— begin —
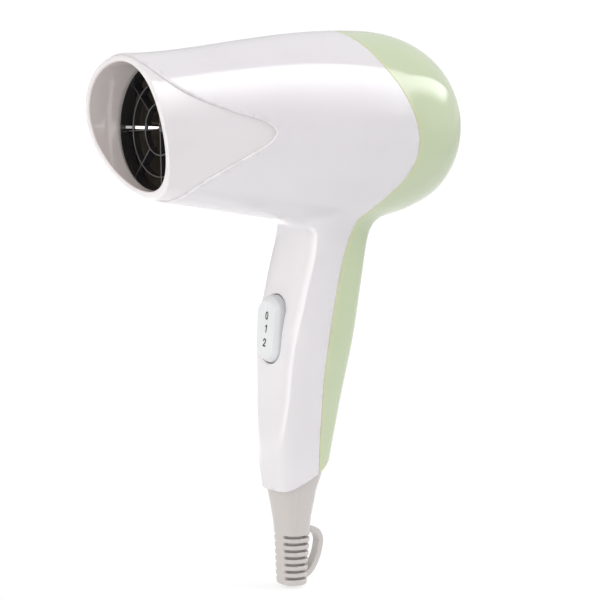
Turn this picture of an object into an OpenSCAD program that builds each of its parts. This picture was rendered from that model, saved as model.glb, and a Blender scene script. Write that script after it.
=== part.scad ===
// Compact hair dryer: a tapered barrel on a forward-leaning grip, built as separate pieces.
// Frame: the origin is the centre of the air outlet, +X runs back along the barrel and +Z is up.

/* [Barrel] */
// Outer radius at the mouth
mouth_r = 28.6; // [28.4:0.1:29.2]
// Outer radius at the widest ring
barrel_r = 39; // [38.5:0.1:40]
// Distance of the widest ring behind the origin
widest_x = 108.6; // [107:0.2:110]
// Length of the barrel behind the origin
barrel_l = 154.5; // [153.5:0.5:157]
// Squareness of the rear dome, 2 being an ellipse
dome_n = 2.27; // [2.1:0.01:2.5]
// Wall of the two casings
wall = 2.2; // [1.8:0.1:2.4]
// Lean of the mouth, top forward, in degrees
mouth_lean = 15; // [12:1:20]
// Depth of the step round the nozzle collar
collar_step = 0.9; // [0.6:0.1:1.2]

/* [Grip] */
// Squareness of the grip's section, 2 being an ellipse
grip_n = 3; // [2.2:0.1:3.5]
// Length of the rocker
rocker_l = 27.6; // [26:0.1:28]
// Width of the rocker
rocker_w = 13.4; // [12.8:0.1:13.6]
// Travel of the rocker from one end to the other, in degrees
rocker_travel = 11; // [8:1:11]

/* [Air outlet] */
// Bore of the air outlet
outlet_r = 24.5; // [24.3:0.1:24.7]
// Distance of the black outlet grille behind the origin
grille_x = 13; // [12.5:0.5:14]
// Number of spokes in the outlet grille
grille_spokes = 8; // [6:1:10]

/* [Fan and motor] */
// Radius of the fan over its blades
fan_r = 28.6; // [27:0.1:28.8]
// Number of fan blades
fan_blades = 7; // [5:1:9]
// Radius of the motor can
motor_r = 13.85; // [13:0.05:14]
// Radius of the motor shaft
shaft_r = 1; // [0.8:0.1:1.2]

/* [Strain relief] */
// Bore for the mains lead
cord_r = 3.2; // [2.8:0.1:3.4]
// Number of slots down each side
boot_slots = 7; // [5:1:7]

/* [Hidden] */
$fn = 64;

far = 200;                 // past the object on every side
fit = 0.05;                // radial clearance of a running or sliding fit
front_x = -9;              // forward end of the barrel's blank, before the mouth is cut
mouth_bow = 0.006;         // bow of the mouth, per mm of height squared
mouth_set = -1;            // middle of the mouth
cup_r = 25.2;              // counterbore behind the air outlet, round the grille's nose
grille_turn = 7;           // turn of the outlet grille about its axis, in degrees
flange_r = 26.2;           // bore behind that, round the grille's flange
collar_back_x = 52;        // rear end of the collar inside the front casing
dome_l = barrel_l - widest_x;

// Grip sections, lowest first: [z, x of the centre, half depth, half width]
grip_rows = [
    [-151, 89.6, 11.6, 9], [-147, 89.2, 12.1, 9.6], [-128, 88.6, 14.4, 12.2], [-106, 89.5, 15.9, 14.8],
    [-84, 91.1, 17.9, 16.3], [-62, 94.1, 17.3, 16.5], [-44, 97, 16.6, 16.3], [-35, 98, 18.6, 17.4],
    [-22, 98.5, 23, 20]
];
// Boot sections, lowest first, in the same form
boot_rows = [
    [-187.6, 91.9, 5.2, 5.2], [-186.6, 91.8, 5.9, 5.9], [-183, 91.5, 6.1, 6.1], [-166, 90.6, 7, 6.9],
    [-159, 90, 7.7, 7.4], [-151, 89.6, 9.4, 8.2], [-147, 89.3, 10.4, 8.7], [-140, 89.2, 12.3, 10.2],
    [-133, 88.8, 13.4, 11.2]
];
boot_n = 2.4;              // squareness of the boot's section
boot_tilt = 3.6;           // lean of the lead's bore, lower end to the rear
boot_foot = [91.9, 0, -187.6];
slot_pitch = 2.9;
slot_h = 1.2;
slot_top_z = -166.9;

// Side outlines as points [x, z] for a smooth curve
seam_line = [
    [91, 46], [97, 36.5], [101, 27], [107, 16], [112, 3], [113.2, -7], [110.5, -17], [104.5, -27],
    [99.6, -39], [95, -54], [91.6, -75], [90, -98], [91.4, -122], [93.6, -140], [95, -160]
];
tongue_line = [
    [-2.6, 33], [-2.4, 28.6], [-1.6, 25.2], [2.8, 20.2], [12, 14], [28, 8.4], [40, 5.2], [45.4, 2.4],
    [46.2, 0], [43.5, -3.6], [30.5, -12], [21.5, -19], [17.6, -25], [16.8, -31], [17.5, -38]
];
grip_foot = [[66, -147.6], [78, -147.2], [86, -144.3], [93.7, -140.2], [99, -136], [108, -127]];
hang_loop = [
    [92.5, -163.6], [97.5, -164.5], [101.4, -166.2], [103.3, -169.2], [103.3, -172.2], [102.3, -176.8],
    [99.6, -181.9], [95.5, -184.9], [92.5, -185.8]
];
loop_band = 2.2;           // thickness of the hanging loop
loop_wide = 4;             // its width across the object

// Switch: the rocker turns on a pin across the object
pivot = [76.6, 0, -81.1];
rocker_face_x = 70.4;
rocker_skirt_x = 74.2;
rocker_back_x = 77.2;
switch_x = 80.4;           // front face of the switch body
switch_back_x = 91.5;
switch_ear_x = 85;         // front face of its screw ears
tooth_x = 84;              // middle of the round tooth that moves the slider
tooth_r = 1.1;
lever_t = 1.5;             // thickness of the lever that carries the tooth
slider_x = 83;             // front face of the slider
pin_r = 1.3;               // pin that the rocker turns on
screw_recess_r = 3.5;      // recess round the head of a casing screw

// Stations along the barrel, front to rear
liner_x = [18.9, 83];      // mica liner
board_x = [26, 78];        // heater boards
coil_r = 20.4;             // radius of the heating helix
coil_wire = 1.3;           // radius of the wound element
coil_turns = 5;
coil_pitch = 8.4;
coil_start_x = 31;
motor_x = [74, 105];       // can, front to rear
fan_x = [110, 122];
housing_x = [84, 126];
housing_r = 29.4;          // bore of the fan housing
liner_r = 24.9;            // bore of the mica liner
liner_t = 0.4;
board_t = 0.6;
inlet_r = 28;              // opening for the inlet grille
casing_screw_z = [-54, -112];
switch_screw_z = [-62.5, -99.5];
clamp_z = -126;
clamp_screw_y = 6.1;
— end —
* **Aim of the exercise**: Copy out the whole listing exactly; please set it all down.

* **Solution to this task**:
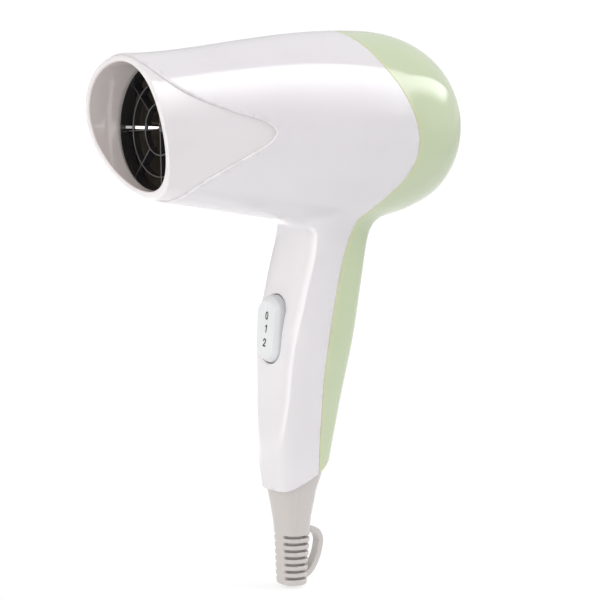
Turn this picture of an object into an OpenSCAD program that builds each of its parts. This picture was rendered from that model, saved as model.glb, and a Blender scene script. Write that script after it.
=== part.scad ===
// Compact hair dryer: a tapered barrel on a forward-leaning grip, built as separate pieces.
// Frame: the origin is the centre of the air outlet, +X runs back along the barrel and +Z is up.

/* [Barrel] */
// Outer radius at the mouth
mouth_r = 28.6; // [28.4:0.1:29.2]
// Outer radius at the widest ring
barrel_r = 39; // [38.5:0.1:40]
// Distance of the widest ring behind the origin
widest_x = 108.6; // [107:0.2:110]
// Length of the barrel behind the origin
barrel_l = 154.5; // [153.5:0.5:157]
// Squareness of the rear dome, 2 being an ellipse
dome_n = 2.27; // [2.1:0.01:2.5]
// Wall of the two casings
wall = 2.2; // [1.8:0.1:2.4]
// Lean of the mouth, top forward, in degrees
mouth_lean = 15; // [12:1:20]
// Depth of the step round the nozzle collar
collar_step = 0.9; // [0.6:0.1:1.2]

/* [Grip] */
// Squareness of the grip's section, 2 being an ellipse
grip_n = 3; // [2.2:0.1:3.5]
// Length of the rocker
rocker_l = 27.6; // [26:0.1:28]
// Width of the rocker
rocker_w = 13.4; // [12.8:0.1:13.6]
// Travel of the rocker from one end to the other, in degrees
rocker_travel = 11; // [8:1:11]

/* [Air outlet] */
// Bore of the air outlet
outlet_r = 24.5; // [24.3:0.1:24.7]
// Distance of the black outlet grille behind the origin
grille_x = 13; // [12.5:0.5:14]
// Number of spokes in the outlet grille
grille_spokes = 8; // [6:1:10]

/* [Fan and motor] */
// Radius of the fan over its blades
fan_r = 28.6; // [27:0.1:28.8]
// Number of fan blades
fan_blades = 7; // [5:1:9]
// Radius of the motor can
motor_r = 13.85; // [13:0.05:14]
// Radius of the motor shaft
shaft_r = 1; // [0.8:0.1:1.2]

/* [Strain relief] */
// Bore for the mains lead
cord_r = 3.2; // [2.8:0.1:3.4]
// Number of slots down each side
boot_slots = 7; // [5:1:7]

/* [Hidden] */
$fn = 64;

far = 200;                 // past the object on every side
fit = 0.05;                // radial clearance of a running or sliding fit
front_x = -9;              // forward end of the barrel's blank, before the mouth is cut
mouth_bow = 0.006;         // bow of the mouth, per mm of height squared
mouth_set = -1;            // middle of the mouth
cup_r = 25.2;              // counterbore behind the air outlet, round the grille's nose
grille_turn = 7;           // turn of the outlet grille about its axis, in degrees
flange_r = 26.2;           // bore behind that, round the grille's flange
collar_back_x = 52;        // rear end of the collar inside the front casing
dome_l = barrel_l - widest_x;

// Grip sections, lowest first: [z, x of the centre, half depth, half width]
grip_rows = [
    [-151, 89.6, 11.6, 9], [-147, 89.2, 12.1, 9.6], [-128, 88.6, 14.4, 12.2], [-106, 89.5, 15.9, 14.8],
    [-84, 91.1, 17.9, 16.3], [-62, 94.1, 17.3, 16.5], [-44, 97, 16.6, 16.3], [-35, 98, 18.6, 17.4],
    [-22, 98.5, 23, 20]
];
// Boot sections, lowest first, in the same form
boot_rows = [
    [-187.6, 91.9, 5.2, 5.2], [-186.6, 91.8, 5.9, 5.9], [-183, 91.5, 6.1, 6.1], [-166, 90.6, 7, 6.9],
    [-159, 90, 7.7, 7.4], [-151, 89.6, 9.4, 8.2], [-147, 89.3, 10.4, 8.7], [-140, 89.2, 12.3, 10.2],
    [-133, 88.8, 13.4, 11.2]
];
boot_n = 2.4;              // squareness of the boot's section
boot_tilt = 3.6;           // lean of the lead's bore, lower end to the rear
boot_foot = [91.9, 0, -187.6];
slot_pitch = 2.9;
slot_h = 1.2;
slot_top_z = -166.9;

// Side outlines as points [x, z] for a smooth curve
seam_line = [
    [91, 46], [97, 36.5], [101, 27], [107, 16], [112, 3], [113.2, -7], [110.5, -17], [104.5, -27],
    [99.6, -39], [95, -54], [91.6, -75], [90, -98], [91.4, -122], [93.6, -140], [95, -160]
];
tongue_line = [
    [-2.6, 33], [-2.4, 28.6], [-1.6, 25.2], [2.8, 20.2], [12, 14], [28, 8.4], [40, 5.2], [45.4, 2.4],
    [46.2, 0], [43.5, -3.6], [30.5, -12], [21.5, -19], [17.6, -25], [16.8, -31], [17.5, -38]
];
grip_foot = [[66, -147.6], [78, -147.2], [86, -144.3], [93.7, -140.2], [99, -136], [108, -127]];
hang_loop = [
    [92.5, -163.6], [97.5, -164.5], [101.4, -166.2], [103.3, -169.2], [103.3, -172.2], [102.3, -176.8],
    [99.6, -181.9], [95.5, -184.9], [92.5, -185.8]
];
loop_band = 2.2;           // thickness of the hanging loop
loop_wide = 4;             // its width across the object

// Switch: the rocker turns on a pin across the object
pivot = [76.6, 0, -81.1];
rocker_face_x = 70.4;
rocker_skirt_x = 74.2;
rocker_back_x = 77.2;
switch_x = 80.4;           // front face of the switch body
switch_back_x = 91.5;
switch_ear_x = 85;         // front face of its screw ears
tooth_x = 84;              // middle of the round tooth that moves the slider
tooth_r = 1.1;
lever_t = 1.5;             // thickness of the lever that carries the tooth
slider_x = 83;             // front face of the slider
pin_r = 1.3;               // pin that the rocker turns on
screw_recess_r = 3.5;      // recess round the head of a casing screw

// Stations along the barrel, front to rear
liner_x = [18.9, 83];      // mica liner
board_x = [26, 78];        // heater boards
coil_r = 20.4;             // radius of the heating helix
coil_wire = 1.3;           // radius of the wound element
coil_turns = 5;
coil_pitch = 8.4;
coil_start_x = 31;
motor_x = [74, 105];       // can, front to rear
fan_x = [110, 122];
housing_x = [84, 126];
housing_r = 29.4;          // bore of the fan housing
liner_r = 24.9;            // bore of the mica liner
liner_t = 0.4;
board_t = 0.6;
inlet_r = 28;              // opening for the inlet grille
casing_screw_z = [-54, -112];
switch_screw_z = [-62.5, -99.5];
clamp_z = -126;
clamp_screw_y = 6.1;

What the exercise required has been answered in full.